Karakteri oturmamış karakter/siz, karakter analizinden geçememiş sınıfta kalmış, her kötü filmin karakter/siz rollerinde derslerini ezber edip, böyle olur olmaz yerlerde figuran olunca, satranç tahtasında da piyon olurlar!
Devletin derinliklerinde aranan cinayet şebekeleri, devletin arka bahçesinde bulunur, cinayet saatlerini cinnet saatlerine uyarlamışlardı…
Cinnet saati; coğrafyanın kendi yakalarında çocukları kurşunlanıyordu, yücecücenin kahraman piçyüzlü korkak çeteleri tarafından…
2
Yaşamın iki yüzü var; bir yüzü kalkmak diğer yüzü düşmek, düşmek son değildir, aksine sonun başlangıcıdır!

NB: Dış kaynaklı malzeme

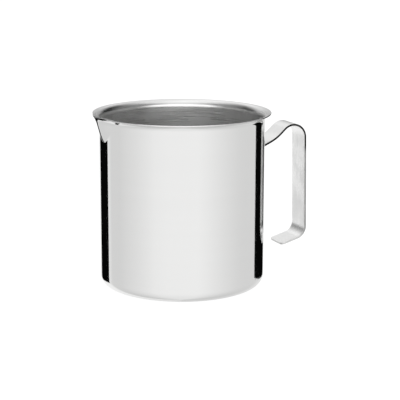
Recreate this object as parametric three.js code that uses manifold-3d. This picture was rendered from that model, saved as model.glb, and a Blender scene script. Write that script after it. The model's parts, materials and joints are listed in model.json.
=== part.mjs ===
// A candle melting pot: a deep-drawn steel pot with a turned-out lip and a pressed pouring spout, and a
// bent strip handle that is spot welded to its wall. Millimetres, +Z up. The origin is on the pot's axis,
// on the plane that it stands on. The handle points along +X and the spout along -X.
import * as THREE from "three";
import { mergeVertices } from "three/addons/utils/BufferGeometryUtils.js";
import Module from "manifold-3d";

const { degToRad, lerp, smoothstep } = THREE.MathUtils;
const wasm = await Module();
wasm.setup();

// ---- Driving dimensions, in millimetres and degrees ----

// The pot, drawn from one sheet.
const SHEET = 0.8; // thickness
const POT_RADIUS = 60; // outside of the straight wall
const BASE_CORNER_RADIUS = 7.8; // outside of the corner between base and wall
const LIP_START = 121.75; // height where the wall starts to turn out
const LIP_BEND_RADIUS = 4.95; // of the plain lip, at the middle of the sheet
const LIP_TURN = 90; // how far the plain lip turns out, so that its edge lies flat

// The spout, a V pressed outwards from the wall and the lip.
const SPOUT_BOTTOM = 108.2; // height of the V's lowest point
const SPOUT_HALF_WIDTH = 21; // round the wall, where the V reaches the lip
const CREASE_ROUNDING = 3; // radius of the V's crease at its lowest point
const RIDGE_SLOPE = 0.275; // how fast the ridge leans out, per millimetre up
const RIDGE_STEP = 1; // how much further out the ridge's first few millimetres bring it
const RIDGE_STEP_HEIGHT = 3; // over which that step is mostly made
const HOLLOWING = 0.03; // how much more hollow the V's two sides get, per millimetre up
const SPOUT_LIP_TURN = 20; // what is left of the lip's turn on the ridge
const SPOUT_LIP_LENGTH = 5.9; // and of its length up the sheet

// The handle, bent from flat strip.
const STRIP_WIDTH = 20;
const STRIP_THICKNESS = 1.5;
const STRIP_CORNER_RADIUS = 3; // of the strip's two ends
const PAD_BOTTOM = 69.7; // height of the welded end
const PAD_LENGTH = 27;
const WELD_GAP = 0.3; // between the pad and the wall
// The strip's runs in order, from the pad's lower end: straight lengths, and bends as degrees turned at a
// radius of the strip's middle. A positive bend turns anticlockwise in a view with +X to the right and
// +Z up.
const HANDLE_RUNS = [
  { straight: PAD_LENGTH }, // the pad
  { bend: -60, radius: 2.5 }, // out from the wall
  { straight: 8.7 },
  { bend: 12.7, radius: 32 }, // the arm's slight upward sweep, where the cupping has faded out
  { straight: 4.9 },
  { bend: -131.7, radius: 10 }, // over the top, down into the grip
  { straight: 68.4 },
  { bend: -75.1, radius: 8.8 }, // back towards the pot
  { straight: 13.9 }, // the free end
];

// The spot welds, two across and two up.
const WELD_RADIUS = 2.5;
const WELD_REACH = 0.3; // how deep each weld goes into the pot's wall
const WELD_LENGTH = 1; // through the wall's skin, the gap and the pad's skin
const WELD_CLEARANCE = 0.1; // between a weld and the pocket that holds it
const WELD_SPACING = { across: 10, up: 14 };

// How finely the round shapes are divided.
const POT_MERIDIANS = 88;
const SPOUT_CROWDING = 0.4; // draws the meridians towards the spout, where the shape is finest
const CORNER_STEPS = 6;
const WALL_HEIGHTS = [107.5, 110, 112.5, 115, 118.5]; // the rows that carry the spout's V
const LIP_STEPS = 5;
const BEND_STEP = 15; // degrees of bend between two stations of the strip
const STRIP_CORNER_STEPS = 4;
const STRIP_WIDTH_STEPS = 6;
const WELD_SIDES = 16;
const MERGE_TOLERANCE = 1e-4; // below which two points are one
const SLOPE_PROBE = 0.5; // half the height over which the spout's slope is measured

// ---- Materials ----

const polishedSteel = () =>
  new THREE.MeshStandardMaterial({ color: 0xd8d8d6, roughness: 0.08, metalness: 1 });
const satinSteel = () =>
  new THREE.MeshStandardMaterial({ color: 0xcfcfcd, roughness: 0.28, metalness: 1 });
const weldSteel = () =>
  new THREE.MeshStandardMaterial({ color: 0x9a9894, roughness: 0.5, metalness: 1 });

// ---- Solids ----

function solidOf(geometry) {
  const bare = new THREE.BufferGeometry()
    .setAttribute("position", geometry.getAttribute("position"))
    .setIndex(geometry.getIndex());
  const merged = mergeVertices(bare, MERGE_TOLERANCE);
  return new wasm.Manifold(
    new wasm.Mesh({
      numProp: 3,
      vertProperties: merged.attributes.position.array,
      triVerts: new Uint32Array(merged.index.array),
    }),
  );
}

function geometryOf(solid) {
  const { vertProperties, triVerts } = solid.getMesh();
  const shared = new THREE.BufferGeometry()
    .setAttribute("position", new THREE.BufferAttribute(vertProperties, 3))
    .setIndex(new THREE.BufferAttribute(triVerts, 1));
  const flat = shared.toNonIndexed();
  flat.computeVertexNormals();
  return flat;
}

function namedMesh(name, geometry, material) {
  const mesh = new THREE.Mesh(geometry, material);
  mesh.name = name;
  return mesh;
}

// ---- Spot welds ----

// A round slug that lies on a radius of the pot, from one distance from the axis to another.
function weldSlug(radius, inner, outer, { angle, height }) {
  return new THREE.CylinderGeometry(radius, radius, outer - inner, WELD_SIDES)
    .rotateZ(-Math.PI / 2)
    .translate((inner + outer) / 2, 0, 0)
    .rotateZ(angle)
    .translate(0, 0, height);
}

const weldPlaces = [1, -1].flatMap((up) =>
  [1, -1].map((side) => ({
    name: `spot_weld_${up > 0 ? "upper" : "lower"}_${side > 0 ? "left" : "right"}`,
    angle: Math.asin((side * WELD_SPACING.across) / 2 / POT_RADIUS),
    height: PAD_BOTTOM + PAD_LENGTH / 2 + (up * WELD_SPACING.up) / 2,
  })),
);
const weldInner = POT_RADIUS - WELD_REACH;
const weldOuter = weldInner + WELD_LENGTH;

function withWeldPockets(geometry) {
  const pockets = weldPlaces.map((place) =>
    solidOf(
      weldSlug(
        WELD_RADIUS + WELD_CLEARANCE,
        weldInner - WELD_CLEARANCE,
        weldOuter + WELD_CLEARANCE,
        place,
      ),
    ),
  );
  return geometryOf(pockets.reduce((solid, pocket) => solid.subtract(pocket), solidOf(geometry)));
}

// ---- The pot ----

// How high the V's crease is above its lowest point, at a distance round the wall from the spout's middle.
const creaseRise = (around) => Math.hypot(around, CREASE_ROUNDING) - CREASE_ROUNDING;

// How far the spout's V pushes the wall out there, at a height.
function spoutPush(around, height) {
  const rise = height - SPOUT_BOTTOM;
  const crease = creaseRise(around);
  if (rise <= crease) return 0;
  const ridge = RIDGE_SLOPE * rise + RIDGE_STEP * (1 - Math.exp(-rise / RIDGE_STEP_HEIGHT));
  return ridge * (1 - crease / rise) ** (1 + HOLLOWING * rise);
}

// A station is a place on the middle of the plain pot's sheet: its radius, its height, how far the sheet
// leans out there, and how much of the lip's length is below it. Side is 1 on the outside of the sheet
// and -1 on the inside. The answer is the radius and height of the surface.
function sheetPoint({ radius, height, lean, lip }, side, around) {
  const pressed = Math.max(0, 1 - creaseRise(around) / creaseRise(SPOUT_HALF_WIDTH));
  const lipTurn = degToRad(lerp(LIP_TURN, SPOUT_LIP_TURN, pressed));
  const plainLength = LIP_BEND_RADIUS * degToRad(LIP_TURN);
  const bendRadius = lerp(plainLength, SPOUT_LIP_LENGTH, pressed) / lipTurn;
  const turned = lipTurn * lip;
  const z = height + bendRadius * Math.sin(turned);
  const r = radius + bendRadius * (1 - Math.cos(turned)) + spoutPush(around, z);
  const rise = spoutPush(around, z + SLOPE_PROBE) - spoutPush(around, z - SLOPE_PROBE);
  const tilt = lean + turned + Math.atan2(rise, 2 * SLOPE_PROBE);
  return [r + (side * SHEET * Math.cos(tilt)) / 2, z - (side * SHEET * Math.sin(tilt)) / 2];
}

function potBody() {
  const cornerRadius = BASE_CORNER_RADIUS - SHEET / 2;
  const cornerCentre = POT_RADIUS - BASE_CORNER_RADIUS;
  const wallRadius = POT_RADIUS - SHEET / 2;
  const steps = (count) => Array.from({ length: count }, (_, k) => (k + 1) / count);
  const stations = [
    { radius: 0, height: SHEET / 2, lean: Math.PI / 2, lip: 0 },
    ...[0, ...steps(CORNER_STEPS)].map((part) => {
      const angle = (part * Math.PI) / 2;
      return {
        radius: cornerCentre + cornerRadius * Math.sin(angle),
        height: BASE_CORNER_RADIUS - cornerRadius * Math.cos(angle),
        lean: Math.PI / 2 - angle,
        lip: 0,
      };
    }),
    ...[...WALL_HEIGHTS, LIP_START].map((height) => ({ radius: wallRadius, height, lean: 0, lip: 0 })),
    ...steps(LIP_STEPS).map((lip) => ({ radius: wallRadius, height: LIP_START, lean: 0, lip })),
  ];
  // One closed profile: up the outside, over the lip's edge and down the inside.
  const rows = [
    ...stations.map((station) => ({ station, side: 1 })),
    ...stations.toReversed().map((station) => ({ station, side: -1 })),
  ];
  const oppositeSpout = Math.PI * POT_RADIUS;
  const profile = rows.map(
    ({ station, side }) => new THREE.Vector2(...sheetPoint(station, side, oppositeSpout)),
  );
  profile[0].x = 0;
  profile.at(-1).x = 0;
  const geometry = new THREE.LatheGeometry(profile, POT_MERIDIANS);
  // The lathe's grid, with its meridians crowded towards the spout and each point pressed to shape.
  const position = geometry.getAttribute("position");
  for (let i = 0; i < position.count; i++) {
    const { station, side } = rows[i % rows.length];
    const meridian = Math.floor(i / rows.length);
    const even = 2 * Math.PI * (meridian / POT_MERIDIANS - 0.5);
    const fromSpout = even - SPOUT_CROWDING * Math.sin(even);
    const [r, z] = sheetPoint(station, side, fromSpout * POT_RADIUS);
    const reach = station.radius === 0 ? 0 : r;
    position.setXYZ(i, -reach * Math.cos(fromSpout), -reach * Math.sin(fromSpout), z);
  }
  return namedMesh("pot_body", withWeldPockets(geometry), polishedSteel());
}

// ---- The handle ----

// The strip's runs as arcs and lines in the XZ plane, each with its start, heading and length.
function handleRuns() {
  let x = POT_RADIUS + WELD_GAP + STRIP_THICKNESS / 2;
  let z = PAD_BOTTOM;
  let heading = Math.PI / 2;
  let start = 0;
  return HANDLE_RUNS.map(({ straight, bend = 0, radius = Infinity }) => {
    const turn = degToRad(bend);
    const length = straight ?? Math.abs(turn) * radius;
    const run = { x, z, heading, start, length, turn };
    const end = alongRun(run, length);
    ({ x, z, heading } = end);
    start += length;
    return run;
  });
}

function alongRun({ x, z, heading, length, turn }, distance) {
  if (turn === 0) {
    return { x: x + distance * Math.cos(heading), z: z + distance * Math.sin(heading), heading };
  }
  const radius = length / turn;
  const turned = heading + distance / radius;
  return {
    x: x + radius * (Math.sin(turned) - Math.sin(heading)),
    z: z - radius * (Math.cos(turned) - Math.cos(heading)),
    heading: turned,
  };
}

function handle() {
  const runs = handleRuns();
  const sweep = runs.find(({ turn }) => turn > 0);
  const last = runs.at(-1);
  const total = last.start + last.length;
  const corner = Array.from(
    { length: STRIP_CORNER_STEPS + 1 },
    (_, k) => STRIP_CORNER_RADIUS * (1 - Math.cos((k * Math.PI) / 2 / STRIP_CORNER_STEPS)),
  );
  // A station at each end of every run, along each bend, and through the rounded corners.
  const distances = new Set(corner.flatMap((d) => [d, total - d]));
  for (const { start, length, turn } of runs) {
    const count = Math.max(1, Math.round(Math.abs(turn) / degToRad(BEND_STEP)));
    for (let k = start > 0 ? 0 : 1; k < count; k++) distances.add(start + (length * k) / count);
  }
  const stations = [...distances]
    .sort((a, b) => a - b)
    .map((distance) => {
      const run = runs.findLast(({ start }) => start <= distance);
      const fromEnd = Math.min(distance, total - distance);
      const inset = Math.max(0, STRIP_CORNER_RADIUS - fromEnd);
      const rounded = Math.sqrt(Math.max(0, STRIP_CORNER_RADIUS ** 2 - inset ** 2));
      return {
        ...alongRun(run, distance - run.start),
        halfWidth: STRIP_WIDTH / 2 - STRIP_CORNER_RADIUS + rounded,
        cupping: 1 - smoothstep(distance, PAD_LENGTH, sweep.start),
      };
    });
  // A flat bar along Z, bent station by station. The pad is cupped to lie along the pot's wall.
  const spans = stations.length - 1;
  const geometry = new THREE.BoxGeometry(2, 2, spans, STRIP_WIDTH_STEPS, 1, spans);
  const position = geometry.getAttribute("position");
  for (let i = 0; i < position.count; i++) {
    const { x, z, heading, halfWidth, cupping } = stations[Math.round(position.getZ(i) + spans / 2)];
    const across = position.getX(i) * halfWidth;
    const offset = (position.getY(i) * STRIP_THICKNESS) / 2;
    const level = x - offset * Math.sin(heading);
    const cup = cupping * (Math.sqrt(level ** 2 - across ** 2) - level);
    position.setXYZ(i, level + cup, across, z + offset * Math.cos(heading));
  }
  return namedMesh("handle", withWeldPockets(geometry), satinSteel());
}

// ---- The object ----

const meltingPot = new THREE.Group();
meltingPot.add(potBody(), handle());
for (const place of weldPlaces) {
  const slug = weldSlug(WELD_RADIUS, weldInner, weldOuter, place);
  meltingPot.add(namedMesh(place.name, slug, weldSteel()));
}

export default meltingPot;
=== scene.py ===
import json
import math

import bmesh
import bpy
from bpy.props import FloatProperty, FloatVectorProperty, IntProperty, PointerProperty
from mathutils import Matrix, Vector


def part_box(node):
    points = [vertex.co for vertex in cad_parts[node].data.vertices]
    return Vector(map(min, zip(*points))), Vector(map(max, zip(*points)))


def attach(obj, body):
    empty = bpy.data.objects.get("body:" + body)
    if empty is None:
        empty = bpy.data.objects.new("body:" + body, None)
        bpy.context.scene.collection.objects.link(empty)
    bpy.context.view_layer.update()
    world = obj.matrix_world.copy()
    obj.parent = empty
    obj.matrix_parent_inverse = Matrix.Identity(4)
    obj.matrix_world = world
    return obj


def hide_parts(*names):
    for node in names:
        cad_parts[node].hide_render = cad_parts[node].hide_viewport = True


bl_info = {
    "name": "Melting Pot",
    "version": (1, 0, 0),
    "blender": (4, 5, 0),
    "location": "View3D > Sidebar > Melting Pot",
    "description": "Builds a spouted steel melting pot over its packed frame, and a small studio round it",
    "category": "Object",
}

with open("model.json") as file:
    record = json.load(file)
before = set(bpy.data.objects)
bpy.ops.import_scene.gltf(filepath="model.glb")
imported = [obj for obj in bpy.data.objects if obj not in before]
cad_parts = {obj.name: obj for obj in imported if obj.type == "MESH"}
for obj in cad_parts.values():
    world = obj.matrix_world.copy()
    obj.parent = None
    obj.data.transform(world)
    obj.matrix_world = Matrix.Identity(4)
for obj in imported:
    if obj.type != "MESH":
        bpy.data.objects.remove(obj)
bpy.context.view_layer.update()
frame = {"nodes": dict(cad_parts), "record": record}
BASE_COLOURS = {m["slot"]: m["base_color"] for m in frame["record"]["materials"]}
WELD_NODES = sorted(name for name in frame["nodes"] if name.startswith("spot_weld_"))
MM = 0.001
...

Daha önce de düşmüşlüğüm olmuştu dizlerim kanamıştı, annem öpünce geçerdi, ama bu sefer desteksiz düştüm, üşüdüm; sevgili yürekten öperse geçer mi?
Anadan üryan doğduk; üryan yaşayacak değiliz ya, acıkınca annelerimizin memelerinden beslendik, doyduk-büyüdük…
Sokaklarda topaç çevirdik, dut-erik ağaçlarında kuş olduk, karpit patlattık, paytonların terkisine asıldık yağlı kırbaç yedik, tuzak kurup karkuşu yakaladık, sapanla serçeboğan vurduk, kavgalara tutuştuk, acıkınca da salçalı ekmekle doyduk, Küpelide, Dıngılavada, Anzelede, çayöğünde çimdik-yüzdük acıkınca da bostanlara dalıp meyvelere doyduk! Kahvelerde çalıştık, işportadan nasiplendik, velhasıl direnci-kavgayı-aşkı öğrendik, hayatın gizini çözdük!
Paranın yazı-turasını tersyüz ettik hayatı tersyüz eder gibi, parayı amaç edinmedik araç edindik, paraya tapanları gördükçe Lidyalılara sinkaflı cümleler kurup savurduk, vesselam!
a)
Yaşamın iki yüzü var; biri gerçek yüzü diğeri ise kurgu ya da sanal yüzü; hayatıma yeni bir sayfa açtım, yaşamımdaki bazı olayların altını çizdim ders çıkardım, bir de ne göreyim puştlar, yavşaklar, zibidiler koalisyonlarla kumpaslar kurup beni yargısız infazlarla afişe etmeye çalışıyorlar, birileri altını çizdiğim sayfamın-cümlelerimin üstünü kırmızı mürekkeple çizmiş, paraflamış, bu yüzden ben de kendimi yargıladım, yargıladım dedimse istişareye yattım ve çıkardığım ders, dost bildiğim sırdaşım, sırlarımı çilingir sofralarda meze yapmış, dostlar azaldıkça düşmanlar aynı anda çoğalmış! Ve o an şunu anladım; sakın sırrını kimseye verme, sana sır olan başkalarının çilingir sofrasında meze olur!
b)
Yaşamın iki yüzü var, bir yüzü çiçek-sevgi-barış, diğer yüzü kin-nefret ve savaş… Beş yıldızlı otellerin lobilerinde kulis yapanlar çiçeği tanımazlar-bilmezler yapay çiçeklerin görselliği bilirler, ukala bir tavırla da bahçıvanlık taslarlar; çiçeği tanımazlar bahçıvanlığı nerden bilecekler, mangalda da kül bırakmazlar!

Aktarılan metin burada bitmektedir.